The Texas Supreme Court on Jan. 15, 2020.
Miguel Gutierrez Jr.
/
The Texas Tribune
The Texas Supreme Court on Jan. 15, 2020.

The U.S. Supreme Court left abortion providers only the narrowest avenue to challenge the ban on abortions after about six weeks of pregnancy. Friday’s Texas Supreme Court ruling has effectively ended that federal legal challenge.

The Texas Supreme Court dealt a final blow to abortion providers’ federal challenge to the state’s latest abortion restrictions Friday.

The court ruled that state medical licensing officials do not have authority to enforce the law, which bans abortions after about six weeks of pregnancy. This was the last, narrowly cracked window that abortion providers had left to challenge the law after the U.S. Supreme Court decimated their case in a December ruling.

The law has a unique private-enforcement mechanism that empowers private citizens to sue anyone who, in the law’s language, “aids or abets” an abortion after fetal cardiac activity is detected, usually around six weeks of pregnancy.

The law is designed to evade judicial review, a goal at which it has been largely successful so far. Abortion providers have tried to argue that the law is actually enforced by state officials — the clerks who docket the lawsuits, the attorney general and medical licensing officials who could discipline doctors, nurses or pharmacists who violate the law — which would give them someone to bring a constitutional challenge against in court.

The U.S. Supreme Court disagreed with all of those arguments but one, allowing a challenge against the medical licensing officials to proceed. That case then went back to the 5th U.S. Circuit Court of Appeals, which sent it to the Texas Supreme Court to weigh in on.

In a hearing last month, Texas Solicitor General Judd Stone argued that there was no “ordinary English interpretation that entertains any possibility of public enforcement.”

On Friday, the justices issued a ruling that seemed to agree with Stone’s “ordinary English interpretation” of the law.

“The Court concluded that Texas law does not authorize the state-agency executives to enforce the Act’s requirements, either directly or indirectly,” they wrote.

Abortion advocates, including those who brought this challenge, were unhappy with the ruling.

“We have been fighting this ban for six long months, but the courts have failed us,” Amy Hagstrom Miller, president and CEO of Whole Woman’s Health and Whole Woman’s Health Alliance, said in a statement. "The situation is becoming increasingly dire, and now neighboring states—where we have been sending patients—are about to pass similar bans.
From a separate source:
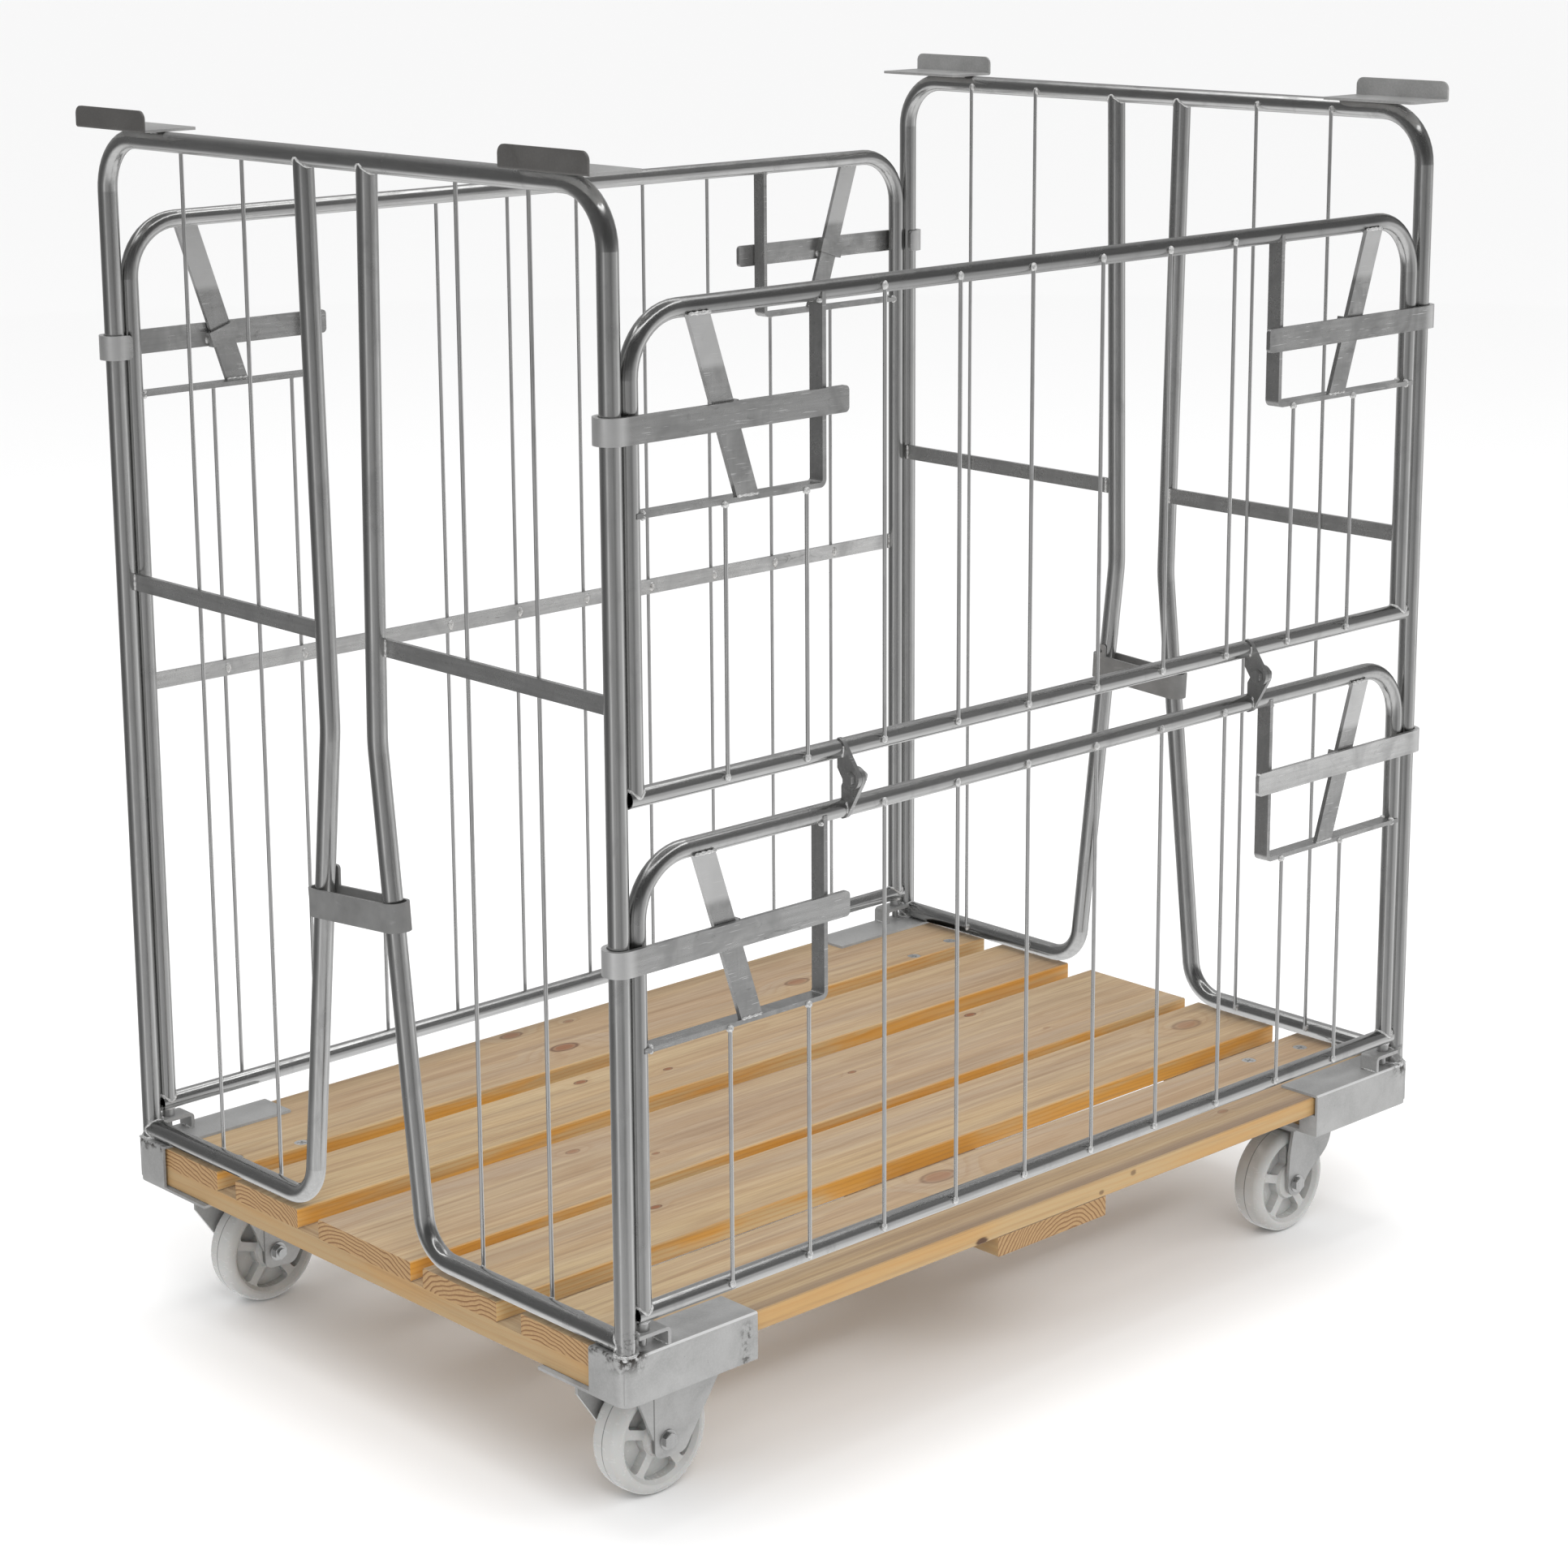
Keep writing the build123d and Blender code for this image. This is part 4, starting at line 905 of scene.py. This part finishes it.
def seat_welds(mesh, sx, sy):
    """The gate seat's leg, its tack to the post, and the sleeve's corner."""
    for face in (0, 1):
        x = sx * SEAT_INNER_X + sx * SEAT_T * face
        start, end = ((x, sy * y, SLEEVE_TOP_Z + PROUD) for y in SEAT_LEG_Y)
        run(mesh, start, end, 10, 0.0014)
    x = sx * (FRAME_X - TUBE_R - 0.0005)
    start, end = ((x, sy * y, SEAT_TOP_Z + 0.0004) for y in SEAT_TOP_Y)
    run(mesh, start, end, 7, 0.0018)
    corner_x, corner_y = SLEEVE_CORNER
    blob(mesh, (sx * corner_x, sy * corner_y, SLEEVE_TOP_Z - 0.001), CORNER_SPOT_R, 0.4)


def base_welds():
    mesh = bmesh.new()
    for sx in (-1, 1):
        for sy in (-1, 1):
            tube_welds(mesh, sx, sy)
            end_frame_welds(mesh, sx, sy)
            seat_welds(mesh, sx, sy)
    return mesh


def wire_spots(mesh, name, sx):
    """Both ends of each gate wire, and its crossing of the rear gate's mid bar."""
    side, low_z, top_z = GATES[name]
    wire_y = side * (GATE_WIRE_Y + 0.0004)
    for x in GATE_WIRE_X:
        blob(mesh, (sx * x, wire_y, low_z + RAIL_SPOT_RISE), RAIL_SPOT_R)
        if x > GUIDE_X:
            guide_z = top_z - GUIDE_DROP - GUIDE_SPOT_DROP
            blob(mesh, (sx * x, side * GUIDE_SPOT_Y, guide_z), GUIDE_SPOT_R)
        else:
            blob(mesh, (sx * x, wire_y, top_z - RAIL_SPOT_RISE), RAIL_SPOT_R)
        if name == "rear_gate":
            blob(mesh, (sx * x, REAR_BAR_Y - 0.0024, REAR_BAR_Z), BAR_SPOT_R, 0.4)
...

Where will Texans go then?”

Nancy Northup, president and CEO of the Center for Reproductive Rights, also issued a statement. “The courts have allowed Texas to nullify a constitutional right,” she said. “We will continue to do everything in our power to right this wrong.”

Meanwhile, anti-abortion groups cheered the court’s decision.
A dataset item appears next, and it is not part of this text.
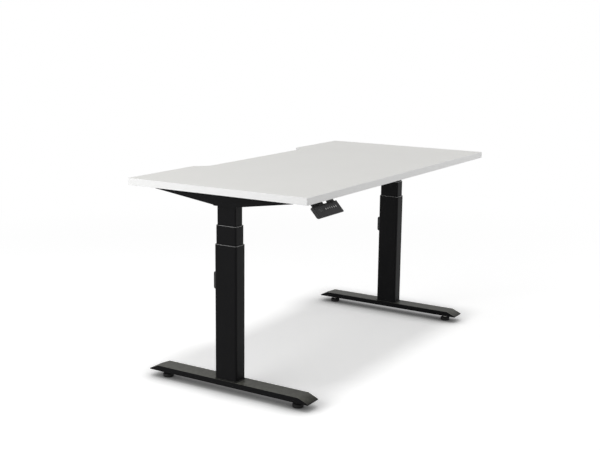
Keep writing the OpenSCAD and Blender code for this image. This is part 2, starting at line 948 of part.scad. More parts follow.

“The court recognized what we already knew: this law is constitutional,” said Chelsey Youman, state director and national legislative advisor with Human Coalition Action, in a statement. “It is the most successful piece of pro-life legislation in 50 years and should be replicated everywhere in states that are serious about rescuing pre-born lives.”

There are other ongoing challenges to the law, including multidistrict litigation in which a state district judge found the law to be unconstitutional. That case is under appeal.